Y así, la tarde del 19 de septiembre de 1959 abrió sus puertas, alistó su loza, prendió sus fogones y brindó atención a sus comensales, lo cual ha seguido haciendo a través de los años. Aquellos negocios a su alrededor poco a poco fueron cerrando y sus espacios incorporados al merendero, que para 1964 ya había triplicado su tamaño, pero siempre resguardando la sazón, el espíritu acogedor y tradicional de origen chihuahuense de su dueña.

Sus siete mesas originales de maderas finas persisten y en ellas se ha utilizado por décadas la loza elaborada en Metepec, Estado de México. Y es interesante constatar que en aquella comunidad mexiquense algunos talleres tienen en su inventario vajillas de barro que silentemente rezan “Las Lupitas”; y este es el icono transregional que se ha generado. Debido a esta vinculación, desde que fuera inaugurado hay una pieza de barro que adorna la pared: un árbol de la vida, el cual se ha convertido en un símbolo inalienable del comedor.

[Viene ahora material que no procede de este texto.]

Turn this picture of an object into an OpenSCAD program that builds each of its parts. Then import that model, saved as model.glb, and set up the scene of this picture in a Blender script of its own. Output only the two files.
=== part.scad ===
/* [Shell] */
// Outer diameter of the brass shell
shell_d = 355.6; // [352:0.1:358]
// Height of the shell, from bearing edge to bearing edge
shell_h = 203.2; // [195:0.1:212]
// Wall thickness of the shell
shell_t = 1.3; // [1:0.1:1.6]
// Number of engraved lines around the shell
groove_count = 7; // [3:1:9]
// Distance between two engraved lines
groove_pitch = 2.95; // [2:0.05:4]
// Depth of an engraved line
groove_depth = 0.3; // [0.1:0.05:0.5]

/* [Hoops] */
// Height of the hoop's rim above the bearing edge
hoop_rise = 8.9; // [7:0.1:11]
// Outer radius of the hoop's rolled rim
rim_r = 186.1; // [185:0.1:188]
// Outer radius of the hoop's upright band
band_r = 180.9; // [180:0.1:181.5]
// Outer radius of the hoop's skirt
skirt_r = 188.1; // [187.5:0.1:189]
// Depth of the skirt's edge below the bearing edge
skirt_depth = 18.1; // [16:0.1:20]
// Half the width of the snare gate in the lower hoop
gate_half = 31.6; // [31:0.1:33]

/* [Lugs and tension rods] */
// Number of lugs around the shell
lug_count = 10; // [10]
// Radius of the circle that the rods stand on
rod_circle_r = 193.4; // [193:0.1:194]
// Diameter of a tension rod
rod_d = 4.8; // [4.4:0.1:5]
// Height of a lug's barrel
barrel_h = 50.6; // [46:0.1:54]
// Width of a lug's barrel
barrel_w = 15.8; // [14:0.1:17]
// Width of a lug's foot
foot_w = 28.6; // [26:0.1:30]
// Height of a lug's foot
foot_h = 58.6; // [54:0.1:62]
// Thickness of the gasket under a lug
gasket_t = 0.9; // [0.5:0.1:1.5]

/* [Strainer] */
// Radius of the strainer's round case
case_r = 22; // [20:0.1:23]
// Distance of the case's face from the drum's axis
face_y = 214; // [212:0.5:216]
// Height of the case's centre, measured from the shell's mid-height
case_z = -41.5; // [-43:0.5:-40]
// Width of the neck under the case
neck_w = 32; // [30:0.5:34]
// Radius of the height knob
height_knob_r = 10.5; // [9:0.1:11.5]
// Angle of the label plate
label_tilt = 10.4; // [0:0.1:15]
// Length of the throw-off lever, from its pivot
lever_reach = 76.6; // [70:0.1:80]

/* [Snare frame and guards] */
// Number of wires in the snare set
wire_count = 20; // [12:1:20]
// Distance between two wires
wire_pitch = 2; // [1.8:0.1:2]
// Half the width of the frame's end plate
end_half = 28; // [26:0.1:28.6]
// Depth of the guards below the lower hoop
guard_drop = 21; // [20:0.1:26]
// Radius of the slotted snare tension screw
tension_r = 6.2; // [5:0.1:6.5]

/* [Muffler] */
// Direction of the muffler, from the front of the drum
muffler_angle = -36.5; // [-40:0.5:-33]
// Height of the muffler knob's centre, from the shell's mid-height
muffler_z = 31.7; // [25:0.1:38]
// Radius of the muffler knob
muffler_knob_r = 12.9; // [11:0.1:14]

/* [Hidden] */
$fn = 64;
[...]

Con el estímulo de una pariente también llamada Guadalupe, la dueña compró la esquina completa y la casa que ocupa su planta superior. En honor a este suceso y reconociendo el gran valor que esta empresa imprimió al merendero, fue bautizado como Las Lupitas, que se ha vuelto otro estandarte de la identidad de Coyoacán y punto obligado de reunión de lugareños, turistas, y personajes célebres de la cultura y de la política.

Desde entonces, doña Guadalupe fue sentando poco a poco la identidad del lugar, añadiendo color a los sabores. Mientras tanto, su fama y reputación se difundían como un merendero acogedor, con calor de hogar, con comida sabrosa y con cálidos anfitriones. Comenzaron a darse vinculaciones y asociaciones entre los comensales que acudían y poco a poco fue generándose una sinergia donde este discreto lugar se convertiría en punto de reunión.

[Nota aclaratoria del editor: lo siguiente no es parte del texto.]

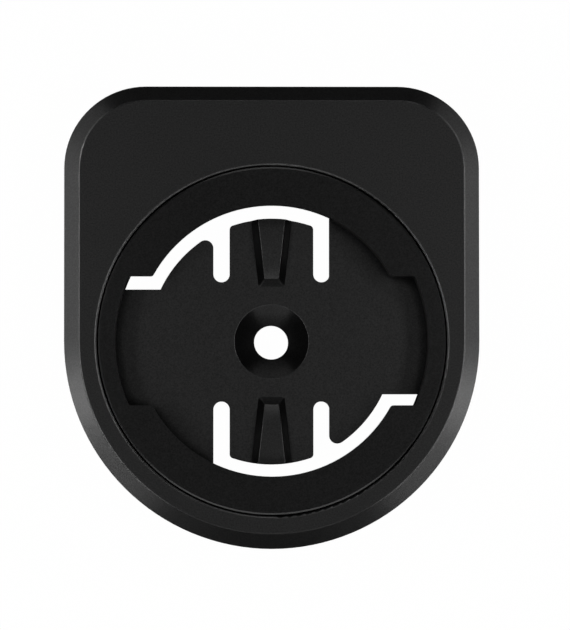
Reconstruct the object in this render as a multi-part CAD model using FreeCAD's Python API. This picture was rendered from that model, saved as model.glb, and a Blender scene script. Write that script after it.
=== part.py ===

De manera coincidente, poco a poco, Las Lupitas se convirtió en un punto de encuentro para los más altos niveles de la gestión pública, cultural y social de Ciudad de México. Lo que en su momento se originó como un “merendero de barrio” con un aire tradicional de la desértica provincia de Chihuahua, se convirtió en un referente regional del entonces Distrito Federal. Desde el momento en el que coincidentemente el lugar fue visitado por el ya expresidente de la República Miguel Alemán Valdés, quien asistió a una celebración religiosa en Santa Catarina y posteriormente fue invitado a una comida que tuvo lugar en el merendero, esta discreta esquina se convirtió en un enclave coyunturalmente obligado para la élite de la capital de la República.

 

Escenario cultural                   

 

Las Lupitas han sido escenario de encuentros inolvidables, personajes entrañables y cambios insospechados a través de los años. Para mediados y finales de la década de 1980 era ya un punto de encuentro cultural y reflexivo del llamado viejo Coyoacán: un reducto tranquilo y amistoso, acogedor y fortalecedor en el cual intelectuales, músicos, políticos, escritores y poetas podían ir a degustar un sazón casero, reflexionar y esparcirse en la sobremesa, en la relativa discreción de un merendero de pueblo.

No es de sorprender que algunas escenas de películas hayan sido filmadas en Las Lupitas, como Tras la esmeralda perdida (Romancing the Stone) de 1984, que contó con la actuación de Kathleen Turner, Michael Douglas y Dany DeVito. También la película La jaula de oro, de Diego Quemada-Diez, series televisivas, otras producciones cinematográficas e incluso teatro urbano han recurrido a esta discreta esquina frente a una plaza y a una iglesia antigua como locación y referencia. Esto ha llevado a que Las Lupitas sean reconocidas como un referente incuestionable de el gran crisol cultural que es este barrio citadino.

 

Tradición que perdura

 

Así como el Árbol de la Vida es un emblema del lugar, igual lo es un prominente mural que se encuentra al interior. Elaborado en 1992 por Bárbara Maciel, representa la conversión de los rarámuris al catolicismo durante el Virreinato, con lo que alude a sus raíces chihuahuenses, representadas en la cocina por el característico platillo de las chivichangas (o chimichangas).

Ya son sesenta años desde que el original merendero ha pasado de madre a hija, a nietos y ahora a bisnietos. Cuatro generaciones que mantienen los fogones prendidos hasta altas horas de la noche los siete días de la semana. Imposible es saber cuántos y quiénes han sido todos sus visitantes y comensales. Las paredes cubiertas de cuadros, acuarelas, murales y ornatos son silentes recuerdos de testigos discretos en las mesas originales, y tantos que fueron visitantes cuando niños, ahora llevan a hijos y nietos al mismo lugar que les dio arropo y cobijo en algún momento.

Tal vez nada ejemplifica más el espíritu del lugar como una ocasión en la cual el joven anfitrión de Las Lupitas consultó a su madre y dueña Eva Pintor sobre un caballero en un rincón que recién terminaba su merienda. El joven humildemente, al reconocerle, le ofreció invitarle la comida como cortesía de la casa, en virtud de su distinguida presencia. Con mirada gentil, ceño abierto y una sonrisa exaltada por un bigote bien arreglado, el hombre contestó: “Si quieren sí, con mucho gusto se las acepto. Y si no lo hacen no pasa nada: he venido a comer aquí muchas veces y siempre he pagado con mucho gusto, y estoy seguro que cuando vuelva a venir volveré a comer y a pasarla muy bien aquí”. Así habló Gabo en aquel momento, otro comensal discreto y recurrente de Las Lupitas. El maestro Gabriel García Márquez así terminaba sus tardes en Coyoacán.